Note that these questions avoid the fallacy that trading the out for the base improves your chance of scoring. The focus is no longer on the base advance (where it shouldn't be) but on the characteristics of the batter and fielders, where it is best placed.

 
At 2:31 PM, Blogger DM said...

Hey, Studes, thanks for joining the discussion and for the links.

 
At 2:35 PM, Blogger Basil said...

DM, that's a great checklist. I think your approach would make sense. I'm sort of babbling in this thread, probably in an area I shouldn't be, but I don't want to give the impression I would bunt willy-nilly. Far from it, and far, far less than Frank does. Okay, that last part is stating the obvious! ;-)

Studes, obviously that research represents very good work in the field, and it's worthy of great respect. I would only imagine (hope?) that if James has something solid to contradict it, he's in a situation where he can't share it. And, yes, I know it's the same line he's been using since the managers book, which I read in '97, if not earlier.

 
At 4:24 PM, Blogger Studes said...

Should have read the article before giving the links. I didn't know Click was quoted so extensively. That's a good thing.

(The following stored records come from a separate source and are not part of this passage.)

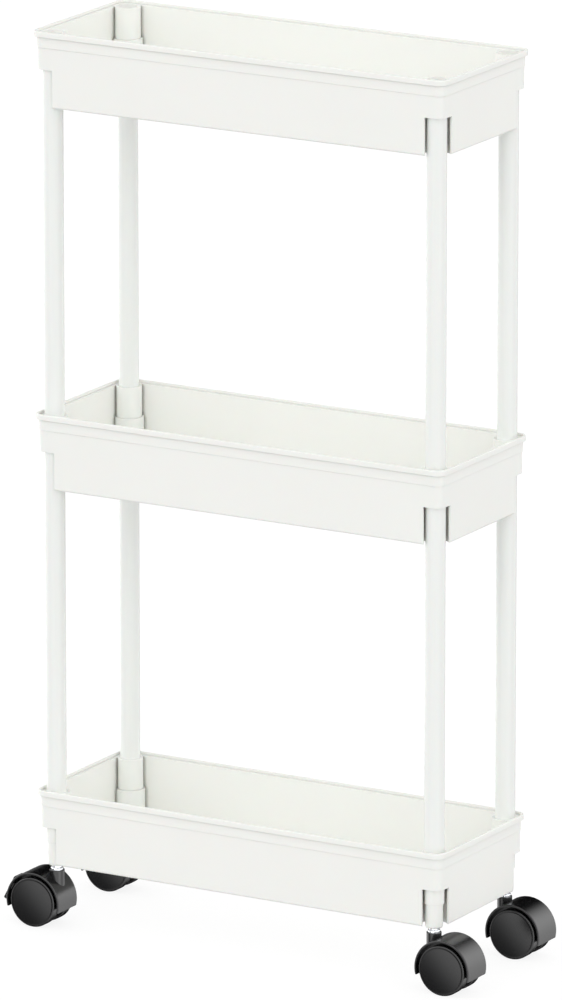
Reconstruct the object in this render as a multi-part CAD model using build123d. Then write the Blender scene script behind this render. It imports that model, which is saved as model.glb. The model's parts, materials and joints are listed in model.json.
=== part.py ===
from build123d import *
import math
import os

# Slim three-tier rolling cart: three identical moulded trays, eight plastic tubes pushed
# into the trays' corner sockets, and four hooded twin-wheel swivel casters.
# Millimetres. +Z is up and z = 0 is the floor. The origin is on the floor under the middle
# of the trays. X runs along the long side, and -Y is the front.

os.makedirs("parts", exist_ok=True)

# Trays
tray_length = 370.0
tray_width = 140.0
tray_depth = 60.8
overall_height = 728.0
tier_pitch = 307.4
wall = 2.0
floor_thickness = 2.2
lip_height = 4.4
lip_corner = 9.0
ledge_depth = 2.2
band_height = 8.8
band_inset = 2.3
wall_inset = 3.0
base_round = 1.6
inside_round = 3.0
edge_round = 0.8

# Corner columns of a tray, measured down from its rim
post_inset = 13.25
upper_boss_radius = 10.4
lower_boss_radius = 11.9
lower_boss_top = 27.5
socket_depth = 14.0
socket_web = 4.0
notch_top = 30.6
notch_reach = 5.4
pocket_radius = 10.2

# Tubes
tube_radius = 8.0
tube_wall = 1.3
slip_gap = 0.05
tube_chamfer = 0.4

# Casters
wheel_radius = 20.15
wheel_inner_face = 5.9
wheel_outer_face = 14.6
wheel_dome = 1.0
tread_round = 0.9
groove_radius = 18.8
groove_depth = 0.7
dome_radius = 18.0
axle_end_gap = 0.2
trail = 14.6
hood_radius = 24.4
hood_wall = 1.6
hood_half_width = 14.4
hood_drop = 5.9
core_half_width = 5.6
axle_radius = 2.5
axle_half_length = 13.0
neck_radius = 6.0
neck_top = 46.5
neck_round = 0.4
stem_end_gap = 0.5

# Caster stems and the sockets that hold them in the bottom tray
stem_radius = 4.0
stem_bottom = 22.0
stem_top = 79.0
collar_radius = 5.0
collar_bottom = 45.7
collar_top = 48.6
collar_round = 0.9
collar_cup_gap = 0.25
stem_chamfer = 1.0
ring_groove_depth = 0.4
ring_outer = 4.45
ring_inner = 3.65
ring_slit = 1.2
grip_ring_low = 72.0
grip_ring_high = 75.0
socket_end = 50.3
socket_step = 70.0
socket_lower_radius = 7.0
socket_round = 1.5
socket_head_room = 2.0
socket_ring_room = 0.5

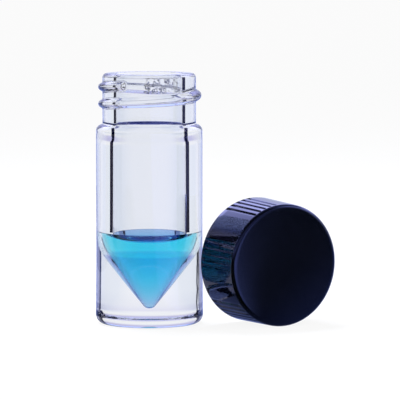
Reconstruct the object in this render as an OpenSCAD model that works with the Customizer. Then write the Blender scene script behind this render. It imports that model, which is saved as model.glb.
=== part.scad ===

Regarding James, he analyzes what he wants and doesn't feel a particular responsibility to come up with all the answers. I actually doubt he's delved into the detail of this one.

 
At 11:32 AM, Blogger DM said...

Basil, as I thought about your points some more this morning, it came to me that what needs to be done is pitchers (in the NL) are the prime candidates for the aggessive bunting instruction, beyond the pro forma bunt you describe. I've always thought more work could be done by pitchers to improve their hitting, and maybe the bunt is the place to start that more work.